Ensuite, Nouzille consacre trois chapitres aux années mitterrandiennes. Le nouveau président socialiste se dit l’ami d’Israël, mais très rapidement adopte une politique plus nuancée en poursuivant le dialogue déjà amorcé avec l’OLP de Yasser Arafat. Par ailleurs, parallèlement à la trame principale du livre, l’auteur aborde l’évolution de la prise de conscience de la problématique palestinienne chez les dirigeants français. Le neuvième chapitre sur la cohabitation Mitterrand/Chirac est particulièrement intéressant, car il souligne un certain arrivisme de Jacques Chirac, qui tente de se démarquer de son adversaire politique par un rapprochement avec Israël. L’aspect opportuniste de cette démarche se dégage quelques pages plus loin lorsqu’est décrit le « virage pro-arabe[2] » du nouveau président qui développera entre autres une relation chaleureuse avec Arafat, ce qui était impensable, selon ses dires, la précédente décennie. Finalement, deux chapitres très liés à l’actualité terminent le livre, dédiés respectivement aux présidents Nicolas Sarkozy et François Hollande et s’intéressant principalement à l’ambivalence de leurs relations avec Benjamin Nethanyahou, redevenu Premier ministre israélien en 2009, ainsi qu’à la conjoncture internationale quant aux problématiques du nucléaire iranien ou de la guerre en Syrie.

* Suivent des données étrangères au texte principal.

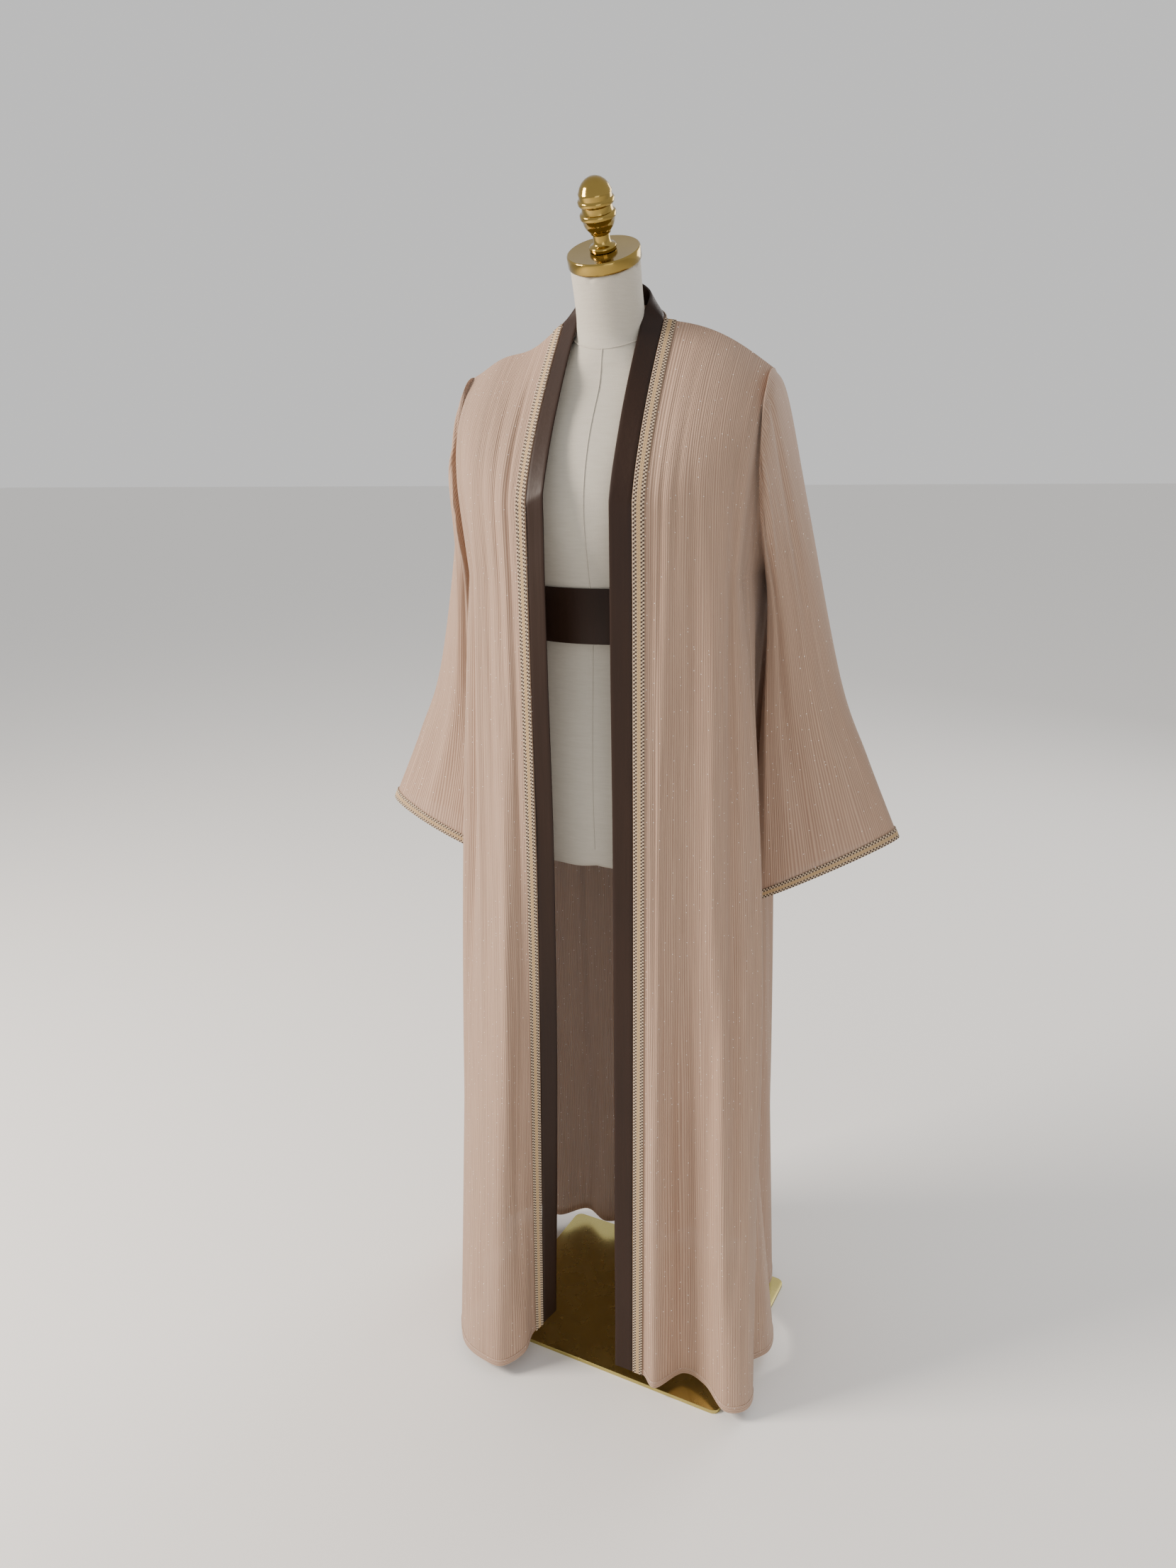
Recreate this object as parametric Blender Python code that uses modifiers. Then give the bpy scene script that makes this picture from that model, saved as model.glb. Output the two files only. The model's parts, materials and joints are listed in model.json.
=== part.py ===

Ce livre interroge indirectement la pertinence d’une production historique écrite par un journaliste d’investigation. Vincent Nouzille ne se prétend pas historien professionnel et l’ouvrage recensé ne se prétend pas scientifique. Par contre, l’auteur eut l’intention de se conformer à une certaine rigueur méthodologique propre à la discipline historique par l’utilisation de nombreuses sources primaires provenant de différents fonds d’archives, principalement du ministère français des Affaires étrangères, des archives nationales, mais également des archives américaines. Les références à ces archives manquent néanmoins de détails pour celui qui voudra les vérifier et les années post-mitterrandiennes reposent parfois sur des sources moins fiables compte tenu de l’indisponibilité des archives très récentes. Plusieurs entretiens effectués par l’auteur proposent des témoignages intéressants et inédits (d’où peut-être le terme accrocheur « Histoires secrètes » du titre) sur les coulisses de la diplomatie, comme celui de François Bujon de l’Estang, mais sont encore une fois référencés avec très peu de détails et leur provenance est parfois imprécise. L’ouvrage comporte 70 pages en annexe, offrant plusieurs retranscriptions de documents d’archives. L’historien qui voudra les utiliser devra faire preuve de précaution, puisque les plus récentes proviennent du site Wikileaks et ont été traduites, tout comme une retranscription d’une archive de la CIA.
Ce qui distingue entre autres ce livre d’un ouvrage purement scientifique est l’étude exclusive (et assumée) des hauts dirigeants, des acteurs, des décideurs, là où l’historien s’intéresserait également (et parfois principalement) aux forces profondes qui régissent les relations interétatiques et influent sur les processus décisionnels des dirigeants. Ce livre n’est pas nécessairement un ajout majeur à l’historiographie, mais l’historien pourra tout de même le consulter comme un ouvrage de référence fiable et éloquent. En effet, sa lecture est agréable compte tenu du style d’écriture captivant et des nombreuses péripéties qui s’y retrouvent décrites à la manière d’un roman policier. Bref, je recommande la lecture de l’ouvrage de Vincent Nouzille, qui a présenté habilement la mouvementée, passionnelle et parfois incohérente relation franco-israélienne depuis la IVe République.